Felizmente na hora de dizer o que muita gente pensou (ou temeu), a responsabilidade ficou a cargo de um pateta, a partir daqui não há diluente que apague a nódoa em cima de uma solução desta natureza. Mas imaginemos que seria como este infeliz propõe, e aqui desta Gibraltar arraçada de Quebeque com um cheirinho a Escócia se lembravam de atirar com o barro da lei da segurança do Estado à parede do referendo civil?

Primeiro passo: ler a lei, e não custa nada, pois são apenas quinze artigos, e destes só sete ou oito falam de qualquer coisa de concreto, sendo os restantes acessórios.

Artigo 1º, Traição à Pátria: os organizadores do referendo são cidadãos chineses, pronto, de uma ou outra forma são mesmo. Se as "tablets" utilizadas ontem são de fabrico estrangeiro desconheço, mas dificilmente poderão ser consideradas propriedade de "forças armadas estrangeiras".

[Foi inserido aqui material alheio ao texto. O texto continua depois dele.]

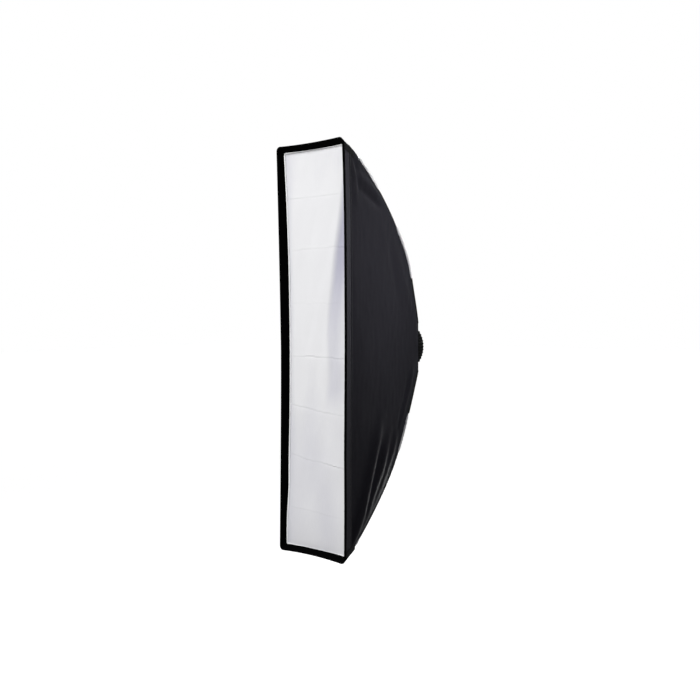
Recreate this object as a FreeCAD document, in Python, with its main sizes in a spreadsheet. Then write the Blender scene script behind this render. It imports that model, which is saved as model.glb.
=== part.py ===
"""Strip softbox, 30 by 140 cm, on a turning speed ring with four folding rods.

Frame: +Z up along the long side, the front faces -Y, and the origin is the centre of the
bayonet insert's bore on its seating face. Millimetres and degrees.
"""

import FreeCAD, Part
import math
import os

import Sketcher
from FreeCAD import Placement, Rotation, Vector

doc = FreeCAD.newDocument("strip_softbox")
sheet = doc.addObject("Spreadsheet::Sheet", "Sizes")

DRIVING = {
    # Fabric shell
    "front_width": 300,
    "front_height": 1400,
    "front_depth": 525,
    "neck_depth": 27,
    "neck_width": 177,
    "neck_half_height": 89,
    "profile_radius": 1100,
    "skin": 2,
    "lip_depth": 36,
    "zone": 900,
    # Front diffuser and its tapes
    "diffuser_recess": 28,
    "diffuser_skin": 1.2,
    "tape_skin": 1.2,
    "tape_width": 22,
    "hem_skin": 1.2,
    "hem_width": 20,
    # Inner baffle
    "baffle_depth": 295,
    "baffle_skin": 1,
    "baffle_side_gap": 20,
    "baffle_end_gap": 34,
    "strap_width": 14,
    "strap_skin": 1.2,
    "strap_pitch": 370,
    # Rods, sleeves and corner pockets
    "rod_diameter": 6,
    "rod_inset": 10,
    "rod_start_depth": 43,
    "rod_tip_back": 51,
    "sleeve_gap": 0.4,
    "sleeve_inner": 16.4,
    "sleeve_start_depth": 66,
    "sleeve_end_back": 68,
    "pocket_end_back": 30,
    "cap_diameter": 8.6,
    "cap_length": 22,
    "cap_lead": 8,
    "cap_gap": 0.35,
    # Neck
    "neck_hole_gap": 0.8,
    "collar_gap": 0.3,
    "collar_wall": 5,
    "collar_length": 9,
    "cover_skin": 1.5,
    "cover_reach": 245,
    "cover_start": 84,
    "cover_flange": 18,
    # Speed ring
    "ring_outer": 78,
    "ring_front_depth": 42,
    "ring_rear_depth": 3,
    "ring_front_bore": 72.2,
    "ring_ledge_depth": 20,
    "ring_bore": 66,
    "ring_shoulder_depth": 8,
    "ring_rear_bore": 60,
    "bracket_height": 20,
    "bracket_gap": 1,
    "bracket_inner": 40,
    "ear_thickness": 7,
    "ear_length": 17,
    # Bayonet insert
    "running_gap": 0.05,
    "end_gap": 0.1,
    "insert_bore": 45,
    "spigot_radius": 48.5,
    "spigot_length": 9,
    "lug_radius": 53,
    "lug_thickness": 4,
    "lug_angle": 48,
    "lug_count": 3,
    # Retaining ring and its screws
    "retainer_inner": 58,
    "retainer_gap": 0.2,
    "retainer_thickness": 3,
    "screw_count": 6,
    "screw_circle": 69.1,
    "screw_diameter": 3,
    "screw_length": 12,
    "screw_head_diameter": 5.4,
    "screw_head_height": 2.2,
    "screw_clearance": 0.1,
    # Rod holders and their pins
    "pivot_depth": 50,
    "pivot_height": 60,
    "pin_diameter": 6,
    "pin_head_diameter": 11,
    "pin_head_height": 1.3,
    "side_gap": 0.3,
    "eye_diameter": 16,
    "eye_width": 8,
    "web_thickness": 5,
    "web_height": 10,
    "socket_diameter": 12,
    "socket_lead": 20,
    "socket_hold": 14,
    # Lock screw
    "lock_depth": 10.5,
    "lock_diameter": 6,
    "lock_tip_gap": 0.2,
    "lock_engagement": 9,
    "knob_gap": 1.2,
    "knob_radius": 10,
    "knob_hub_radius": 6,
    "knob_hub_length": 4,
    "knob_length": 15,
    "knob_flutes": 8,
    "knob_flute_radius": 2.4,
    "knob_flute_lead": 0.8,
}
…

Artigo 2º, Secessão do Estado: Aqui não sei se podemos considerar alguma das perguntas do referendo civil uma forma de "tentar separar da soberania do Estado ou submeter à soberania estrangeira parte do território", e certamente que não foram usados atentados contra a vida ou à integridade física de outra pessoa, mas em termos atentados contra a liberdade pessoal, acho que o galo do outro lado da cerca. Ooops, é melhor não mexer aqui, que tem espinhos.

Artigo 3º, Subversão contra o Governo Popular Central: não tenho visto violência, e mesmo que se possam discutir estes "meios ilícitos graves" de que ninguém se queixou, não se tentou "derrubar o Governo Popular Central". Essa é uma tarefa épica, e para chegar lá nem com mil referendos.

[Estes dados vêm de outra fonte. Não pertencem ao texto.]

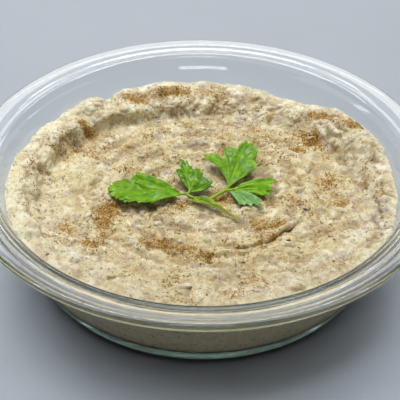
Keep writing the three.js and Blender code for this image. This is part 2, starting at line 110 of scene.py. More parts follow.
SOFT_LEDGE = {"toe": -2, "lip": 7, "above": 2}
MOUNDS = (
    (133, 91, 9, 2.2), (124, 94, 4, -3), (146, 95, 5, -1.2), (137, 83, 5, -2.5),
    (104, 92, 8, 0.8), (89, 92, 6, 1.2), (53, 94, 7, -1.2), (41, 94, 8, 1.8),
)
LUMPS = ((15, 1.3, 0.3, 11), (8, 1, 0.3, 12))  # width, height, share on the plateau, seed
LUMPS_AT_GLASS = 0.5
LEDGE_WANDER = {"radius": 80, "width": 11, "height": 2.2, "seed": 13}

LEAF_RIPPLE = 0.35
LEAF_RIPPLES = 9
LEFT_LEAVES = (
    dict(seed=91, dark=0.35, fold=((-34, 0.1), (-25.8, -7.9), 1, 0.7),
         base=(-9.8, -7, 42.5), heading=174, waist=(0.6, 1), rise=-0.03, arch=1.4, tilt=-0.06, cup=0.012,
         outline=((-33, 9), (-31, 16), (-29, 20.5), (-27, 26.5), (-20, 29), (-15, 28.4), (-12, 36),
                  (-4, 39.4), (8, 36.5), (22, 30), (32, 24), (37, 14), (39, 6))),
    dict(seed=92, dark=0.85,
         base=(-6.3, -5.2, 42.5), heading=98, waist=(1, 0.9), rise=0.12, arch=0.8, tilt=0, cup=0.01,
         outline=((-88, 7), (-84, 12), (-70, 12.8), (-50, 12), (-33, 14.8), (-21, 17.4), (-14, 16.6),
                  (-5, 21.5), (6, 24), (9, 19.4), (18, 17.5), (24, 11), (26, 5))),
    dict(seed=93, dark=0.6, yellow=1,
         base=(-7.8, -7.8, 42.2), heading=-33, waist=(1, 1), rise=-0.045, arch=0.8, tilt=0.08, cup=0,
         outline=((-20, 5), (-12, 7.9), (-4, 12.5), (-2.2, 20), (-1.4, 29), (0.7, 32.1), (2.4, 27),
                  (5.5, 22.3), (11.7, 16.3), (19, 11.5), (26, 6.7))),
)
RIGHT_LEAVES = (
    dict(seed=94, dark=0.5,
         base=(13.1, -1, 42.5), heading=76, waist=(0.85, 0.35), rise=0.16, arch=0, tilt=-0.05, cup=0,
         outline=((-36, 12), (-34, 20), (-31, 23.4), (-22, 22.8), (-20, 28), (-12, 33.4), (-3, 35.4),
                  (3, 32.5), (4, 29), (12, 28.4), (19, 29), (20, 22.2), (30, 27), (40, 28.2), (44, 22))),
    # cool: its lower lobe gets a pale, bluish painted sheen
    dict(seed=95, dark=0.1, cool=1,
         base=(13.6, -3.1, 42.5), heading=3.5, waist=(1, 1), rise=0.02, arch=0.6, tilt=0.09, cup=0,
         outline=((-72, 6), (-70, 11.5), (-58, 14.6), (-51, 16.8), (-48, 16.2), (-41, 20), (-33, 19.6),
                  (-26, 16), (-23, 11.5), (-20, 17.8), (-10, 21.8), (-8, 19.2), (0, 22.8), (6, 22.3),
                  (15, 25.6), (19, 24.6), (21, 20), (25, 14), (29, 6))),
)
LEFT_STALKS = (
    (0.6, ((-12.5, -7.1, 42.7), (-9.6, -7, 42.5), (-7.2, -6.2, 42.5), (-6.1, -3, 42.9))),
    (0.6, ((-7.6, -6.1, 42.4), (-7.5, -7.4, 42.3), (-4.6, -9.7, 42.4))),
)
RIGHT_STALKS = (
    (0.9, ((3.6, -9.8, 41.4), (7, -6.9, 41.8), (11.2, -3.4, 42.3), (13.2, -0.4, 42.6))),
    (0.6, ((11, -3.6, 42.3), (13.6, -3.1, 42.5), (16.5, -2.6, 42.7))),
)

# ---------------------------------------------------------------- numbers


def lerp(a, b, t):
    return a + (b - a) * t


def smoothstep(x, low, high):
    t = np.clip((x - low) / (high - low), 0, 1)
    return t * t * (3 - 2 * t)


def hump(distance, width):
    return np.exp(-((distance / width) ** 2))


def word(values, factor):
    whole = np.asarray(values).astype(np.int64).astype(np.uint64)
    return (whole * np.uint64(factor)) & np.uint64(0xFFFFFFFF)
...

Artigo 4º, Sedição: não, não creio que algum dos elementos da Guarnição em Macau do Exército de Libertação do Povo Chinês tenha participado do referendo civil, e nem podiam, mesmo que quisessem.

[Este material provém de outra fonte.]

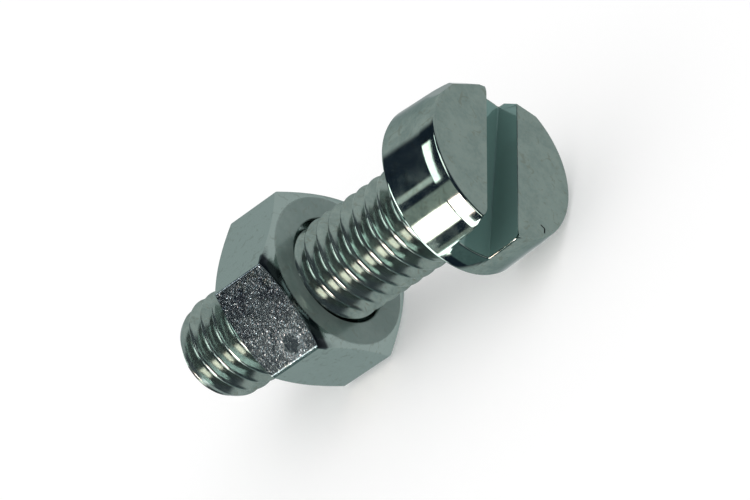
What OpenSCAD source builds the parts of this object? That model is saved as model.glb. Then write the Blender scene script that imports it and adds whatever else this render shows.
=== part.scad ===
// Slotted cheese head machine screw with a hexagon nut run onto its thread.
// It lies on its side: the screw's axis is X, +X points to the free thread end, +Z is up.
// The origin is on the axis, in the plane of the head's bearing face. Sizes are in mm.

/* [Screw] */
// Nominal thread diameter, over the crests
thread_d = 6; // [5.9:0.05:6]
// Thread pitch, one turn of the nut moves it this far
thread_pitch = 1; // [0.75:0.25:1]
// Turn of the thread about the axis, in degrees
thread_turn = 180; // [0:10:350]
// Length of the screw under the head
screw_length = 20.2; // [18.2:1:30.2]
// Length of the taper at the free end of the thread
tip_taper = 1.2; // [0.6:0.1:1.6]
// Radius of the end face of the thread
tip_r = 2.55; // [2.45:0.05:2.65]
// Length of the smooth neck under the head, up to the first thread
neck_length = 0.9; // [0.6:0.1:1.6]
// Diameter of the smooth neck
neck_d = 5.4; // [5.2:0.05:5.6]
// Radius of the hollow between neck and head
neck_fillet = 0.4; // [0.32:0.02:0.5]

/* [Head] */
// Largest diameter of the head, at its bearing side
head_d = 10.2; // [10:0.05:10.4]
// Height of the head
head_h = 4; // [3.7:0.1:4.2]
// Slope of the head's side, narrower to the top, in degrees
head_draft = 2.5; // [1:0.5:4]
// Height of the shoulder, where the side leans in more, under the top face
head_shoulder = 1; // [0.6:0.1:1.4]
// Slope of the shoulder, in degrees
shoulder_slope = 6; // [5:0.5:9]
// Radius of the rounded edge round the top face
head_edge_r = 0.15; // [0.1:0.05:0.3]
// Width of the bevel round the bearing face
head_rim = 0.2; // [0.1:0.05:0.3]

/* [Slot] */
// Width of the driver slot
slot_w = 2.2; // [1.8:0.1:2.4]
// Depth of the slot at the middle of the head
slot_depth = 1.9; // [1.6:0.1:2.2]
// Slope of the slot's floor along the slot, in degrees
slot_slope = 5; // [0:1:6]
// Turn of the slot about the axis, away from level, in degrees
slot_turn = -10; // [-90:1:90]
// Radius of the hollow corners along the slot's floor
slot_corner_r = 0.25; // [0.15:0.05:0.35]
// Radius of the rounded corners where the slot runs out through the head's side
slot_exit_r = 0.7; // [0.5:0.1:0.9]

/* [Nut] */
// Width of the nut across its flats
nut_s = 9.6; // [9.4:0.1:9.8]
// Height of the nut
nut_m = 4.75; // [4.55:0.05:5.2]
// Distance from the head's bearing face to the nut
nut_gap = 9.4; // [3.4:1:12.4]
// Diameter of the flat ring on each face, inside the bevelled corners
nut_face_d = 8.9; // [8.5:0.1:9.4]
// Slope of the bevelled corners, in degrees
nut_bevel = 25; // [20:1:30]
// Diameter of the mouth of the threaded hole
nut_mouth_d = 6.5; // [6.3:0.1:6.7]
// Room round the thread in the nut, on the radius
thread_clear = 0.05; // [0.03:0.01:0.08]

/* [Hidden] */
$fn = 96;
eps = 0.5;
thread_r = thread_d/2;
head_r = head_d/2;
neck_r = neck_d/2;
// the metric thread: 60 degrees between the flanks, a flat crest and a narrow flat root
crest_half = thread_pitch/16;
root_r = thread_r - 0.6134*thread_pitch;
root_half = thread_pitch/2 - crest_half - (thread_r - root_r)*tan(30);
thread_steps = 36;
thread_skin = 0.04;
neck_fade = 0.5;
nut_bore_r = thread_r - 0.5413*thread_pitch + thread_clear;
nut_mouth_depth = (nut_mouth_d/2 - nut_bore_r)*tan(30);
nut_corner_r = nut_s/2/cos(30);
nut_corner_x = (nut_corner_r + eps - nut_face_d/2)*tan(nut_bevel);
shoulder_x = head_shoulder - head_h;
shoulder_r = head_r + (shoulder_x + head_rim)*tan(head_draft);
// the round of the top edge stops a few degrees short of the face and of the shoulder
edge_stop = 6;
edge_top = [sin(edge_stop), -cos(edge_stop)]*head_edge_r;
edge_side = [cos(shoulder_slope + edge_stop), -sin(shoulder_slope + edge_stop)]*head_edge_r;
edge_x = -head_h - edge_top.y;
edge_r = shoulder_r + (edge_x + edge_side.y - shoulder_x)*tan(shoulder_slope) - edge_side.x;
edge_mid = [edge_r, edge_x];
// the rounded corners of the slot's ends meet its walls and the head's side at a few degrees
exit_reach = shoulder_r + 0.03;
exit_mid_z = slot_w/2 + slot_exit_r*cos(8);
exit_mid_y = sqrt(pow(exit_reach - slot_exit_r, 2) - pow(exit_mid_z, 2));
exit_side_z = exit_mid_z*exit_reach/(exit_reach - slot_exit_r);

module along_x() {
  rotate([0, 90, 0]) children();
}

module head_outline() {
  polygon([
    [0, -head_h],
    edge_mid + edge_top,
    edge_mid,
    edge_mid + edge_side,
    [shoulder_r, shoulder_x],
    [head_r, -head_rim],
    [head_r - head_rim, 0],
    [neck_r, 0],
    [neck_r, neck_length],
    [root_r - 0.1, neck_length + neck_fade],
    [0, neck_length + neck_fade]
  ]);
  intersection() {
    translate(edge_mid) circle(r = head_edge_r);
    polygon([edge_mid, edge_mid + 2*edge_top, edge_mid + 2*edge_side]);
  }
  difference() {
    translate([neck_r - 0.1, -0.1]) square([neck_fillet + 0.1, neck_fillet + 0.1]);
    translate([neck_r + neck_fillet, neck_fillet]) circle(r = neck_fillet);
  }
}

// the slot's cross section, its floor at y = 0 and open upwards
module slot_section() {
  translate([-slot_w/2, slot_corner_r]) square([slot_w, head_h + 2]);
  translate([-slot_w/2 + slot_corner_r, 0]) square([slot_w - 2*slot_corner_r, slot_corner_r + 0.1]);
  for (s = [-1, 1])
    translate([s*(slot_w/2 - slot_corner_r), slot_corner_r]) circle(r = slot_corner_r);
}

// puts its children on the slot's sloping floor
module on_floor() {
  translate([-head_h + slot_depth, 0, 0]) rotate([0, 0, -slot_slope]) children();
}

// what is cut away at one corner of the slot's end, seen along the screw
module exit_corner() {
  wall_z = slot_w/2 - slot_corner_r;
  difference() {
    translate([exit_mid_y, wall_z]) square([head_r, exit_side_z - wall_z]);
    translate([exit_mid_y, exit_mid_z]) circle(r = slot_exit_r);
  }
}

module slot_exits() {
  intersection() {
    translate([-head_h - 1, 0, 0])
      rotate([90, 0, 90])
        linear_extrude(height = head_h)
          for (turn = [0, 180])
            rotate(turn) {
              exit_corner();
              mirror([0, 1]) exit_corner();
            }
    on_floor() translate([-head_h, -head_d, -head_d]) cube([head_h, 2*head_d, 2*head_d]);
  }
}

module slot_cut() {
  rotate([slot_turn, 0, 0]) {
    on_floor()
      rotate([90, 0, 0])
        translate([0, 0, -head_d])
          linear_extrude(height = 2*head_d)
            rotate(90) slot_section();
    slot_exits();
  }
}

// the rod that the thread is rolled on, narrower at the neck and at the tip
module blank_outline() {
  polygon([
    [0, neck_length - 0.1],
    [neck_r - 0.15, neck_length - 0.1],
    [thread_r + thread_skin, neck_length + thread_r + thread_skin - neck_r + 0.05],
    [thread_r + thread_skin, screw_length - tip_taper],
    [tip_r, screw_length],
    [0, screw_length]
  ]);
}

// A threaded rod round X with whole turns from one place to the other, counted in pitches from the origin.
// Its facets stand at the same angles on every rod, so that a rod and the hole cut with a wider one run
// side by side. room widens it.
module threaded_rod(first, last, room = 0) {
  profile = [
    [-crest_half, thread_r + room],
    [crest_half, thread_r + room],
    [thread_pitch/2 - root_half, root_r + room],
    [thread_pitch/2 + root_half, root_r + room]
  ];
  rings = (last - first)*thread_steps;
  points = concat(
    [for (i = [0:rings]) let (x = thread_pitch*(first + i/thread_steps), turn = thread_turn + 360*i/thread_steps)
      for (p = profile) [x + p.x, p.y*cos(turn), p.y*sin(turn)]],
    [[thread_pitch*(first + 0.5), 0, 0], [thread_pitch*(last + 0.5), 0, 0]]
  );
  start = 4*(rings + 1);
  end = start + 1;
  whole_turn = 4*thread_steps;
  strips = [for (i = [0:rings - 1]) for (j = [0:2])
    [4*i + j, 4*i + j + 1, 4*i + j + 5, 4*i + j + 4]];
  roots = [for (i = [0:rings - thread_steps - 1])
    [4*i + 3, 4*i + whole_turn, 4*i + whole_turn + 4, 4*i + 7]];
  start_fan = concat(
    [for (i = [0:thread_steps - 1]) [start, 4*i, 4*i + 4]],
    [[start, whole_turn, 3], [start, 3, 2], [start, 2, 1], [start, 1, 0]]
  );
  stop = 4*rings;
  end_fan = concat(
    [for (i = [rings - thread_steps:rings - 1]) [end, 4*i + 7, 4*i + 3]],
    [[end, stop, stop - whole_turn + 3], [end, stop + 1, stop], [end, stop + 2, stop + 1], [end, stop + 3, stop + 2]]
  );
  polyhedron(points, concat(strips, roots, start_fan, end_fan), convexity = 20);
}

module screw() {
  color([0.66, 0.70, 0.69]) {
    difference() {
      along_x() rotate_extrude() head_outline();
      slot_cut();
    }
    intersection() {
      threaded_rod(-1, ceil(screw_length/thread_pitch) + 1);
      along_x() rotate_extrude() blank_outline();
    }
  }
}

module nut_outline() {
  polygon([
    [0, 0],
    [nut_face_d/2, 0],
    [nut_corner_r + eps, nut_corner_x],
    [nut_corner_r + eps, nut_m - nut_corner_x],
    [nut_face_d/2, nut_m],
    [0, nut_m]
  ]);
}

module nut_hole() {
  polygon([
    [0, -1],
    [nut_mouth_d/2, -1],
    [nut_mouth_d/2, 0],
    [nut_bore_r, nut_mouth_depth],
    [nut_bore_r, nut_m - nut_mouth_depth],
    [nut_mouth_d/2, nut_m],
    [nut_mouth_d/2, nut_m + 1],
    [0, nut_m + 1]
  ]);
}

module nut() {
  color([0.62, 0.67, 0.66])
    difference() {
      translate([nut_gap, 0, 0])
        along_x()
          difference() {
            intersection() {
              rotate(30) linear_extrude(height = nut_m) circle(r = nut_corner_r, $fn = 6);
              rotate_extrude() nut_outline();
            }
            rotate_extrude() nut_hole();
          }
      threaded_rod(floor(nut_gap/thread_pitch) - 1, ceil((nut_gap + nut_m)/thread_pitch) + 1, thread_clear);
    }
}

screw();
nut();
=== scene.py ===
import bpy
import bmesh
import math
from mathutils import Matrix, Vector

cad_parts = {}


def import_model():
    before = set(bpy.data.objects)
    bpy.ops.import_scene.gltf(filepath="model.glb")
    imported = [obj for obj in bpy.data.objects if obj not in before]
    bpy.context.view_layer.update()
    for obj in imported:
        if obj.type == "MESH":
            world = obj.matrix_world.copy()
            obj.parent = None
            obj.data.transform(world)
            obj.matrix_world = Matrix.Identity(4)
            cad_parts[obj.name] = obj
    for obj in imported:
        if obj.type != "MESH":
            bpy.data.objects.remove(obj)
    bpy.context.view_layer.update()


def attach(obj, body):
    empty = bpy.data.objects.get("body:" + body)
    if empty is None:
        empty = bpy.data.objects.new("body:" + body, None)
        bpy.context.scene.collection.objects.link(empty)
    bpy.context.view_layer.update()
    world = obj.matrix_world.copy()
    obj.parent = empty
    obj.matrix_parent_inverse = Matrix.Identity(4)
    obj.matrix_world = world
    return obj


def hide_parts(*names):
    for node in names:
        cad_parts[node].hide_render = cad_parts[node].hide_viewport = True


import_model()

MM = 0.001

# Sizes in mm and angles in degrees. Places along the screw's axis are measured from under its head
HEAD_R, HEAD_H, HEAD_DRAFT, HEAD_RIM = 5.1, 4.0, 2.5, 0.2
SHOULDER, SHOULDER_SLOPE, EDGE_ROUND = 1.0, 6.0, 0.15
NECK_R, NECK_END, NECK_HOLLOW, NECK_STUB_R = 2.7, 0.9, 0.4, 2.35
CREST_R, ROOT_R, PITCH = 3.0, 2.387, 1.0
SCREW_LENGTH, TIP_TAPER, TIP_R, TIP_EDGE = 20.2, 1.2, 2.55, 0.25
# How far the blank and the exit cutters stand outside the form that they meet
OUTSIDE = 0.04
SLOT_W, SLOT_DEPTH, SLOT_SLOPE, SLOT_TURN, SLOT_CORNER = 2.2, 1.9, 5.0, -10.0, 0.1
# The four corners of the slot's ends: which end, which wall, radius, and lean in degrees
SLOT_EXITS = [(1, 1, 0.7, 31), (1, -1, 0.5, 50), (-1, 1, 0.8, 10), (-1, -1, 0.6, 20)]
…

Artigo 5º, Subtracção de segredo de Estado: lá tentar, tentaram, mas o Gabinete de Protecção de Dados Pessoais não conseguiu que o número do BIR fosse incluído na categoria de "Segredo de Estado". Se calhar com mais tempo, iam lá.

E o resto são "potências estrangeiras" e não sei quê. A ideia de Ung Choi Kun, ou melhor, a expressão vocal de um expediente em que certamente alguns dos opositores ao referendo já pensou, é um "long shot", e para interpretar isto para causar um efeito dirimente nos organizadores do referendo seria preciso desfiar e voltar a tecer. Candidatos?